Using constraints instead of umbrella is described at https://manual.gromacs.org/current/user-guide/mdp-options.html#mdp-pull-coord1-type. That way, you know that the distance between all 180 frames will be the same. Yes, you can only use it when you pull through to generate the starting configurations. You cannot use it for the actual umbrella sampling.

Thank you for your response. I tried to use constraints instead of umbrella, but it did not work. While the simulation to generate the starting configurations worked with pull_coord1_type = umbrella, the same simulation did not work with pull_coord1_type = constraint. This simulation stopped at the first step (step 0). Do I need to define other flag in the input file in order to use pull_coord1_type = constraint ?
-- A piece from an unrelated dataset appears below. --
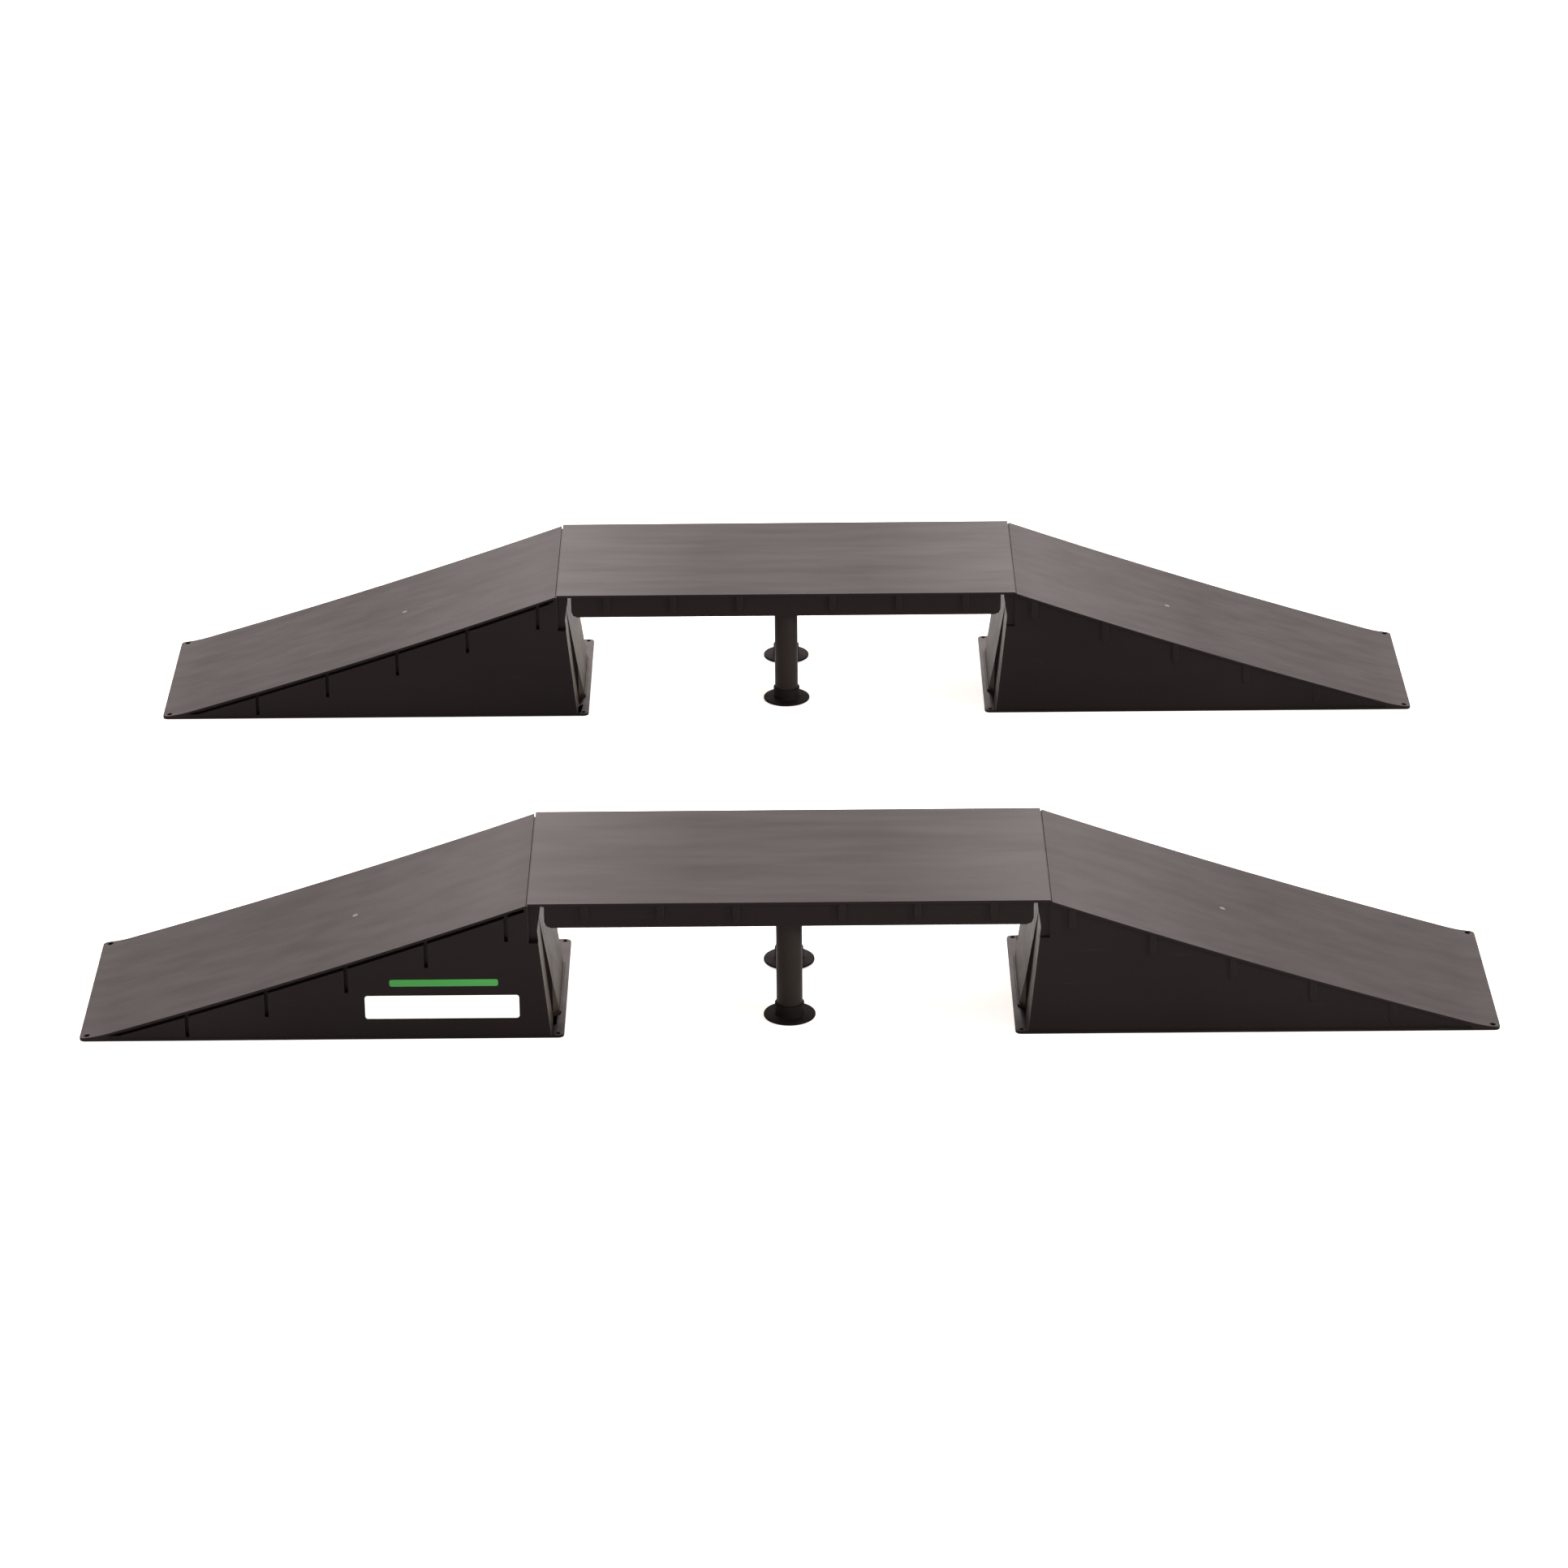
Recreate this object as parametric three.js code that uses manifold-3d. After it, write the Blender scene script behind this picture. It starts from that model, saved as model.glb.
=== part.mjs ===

It shouldn’t require anything special. You should probably use pull-coord1-start = yes and you might have to pull reasonably slow (but the pulling speed should not make the simulation crash at step 0). When using constraints the molecule must follow the pull reference coordinate exactly.

In this same simulation, I estimated the errors in the PMF with bootstrap analysis. However, the average energy values were NaN and the standard deviation values were 0. For this calculation, I used the line:

gmx wham -it tpr-files.dat -ix pullx-files.dat -o profile-boot-2.xvg -hist histo-boot-2.xvg -unit kJ -nBootstrap 100 -b 50000 -e 100000


The bsResult file shows NaN values:


@ title “Average and stddev from bootstrapping”
@ xaxis label “\xx\f{} (nm)”
@ yaxis label “E (kJ mol\S-1\N)”
@TYPE xy
@TYPE xydy
3.368214e-02 -nan 0.000000e+00
1.010301e-01 -nan 0.000000e+00
1.683781e-01 -nan 0.000000e+00

However, the PMF profile (profile-boot-2.xvg) does not have NaN values as we can see below:

@ title “Umbrella potential”
@ xaxis label “\xx\f{} (nm)”
@ yaxis label “E (kJ mol\S-1\N)”
@TYPE xy
3.368213e-02 0.000000e+00
1.010301e-01 1.201732e+01
1.683780e-01 1.429036e+01
2.357260e-01 2.999677e+01
3.030740e-01 3.744835e+01

Is there a problem with this bootstrap analysis? I solved the problem of overlap of histrogram, but now I got this problem.

Thank you very much for your help.

That looks strange. You could see if the -vbs option indicates what is going wrong.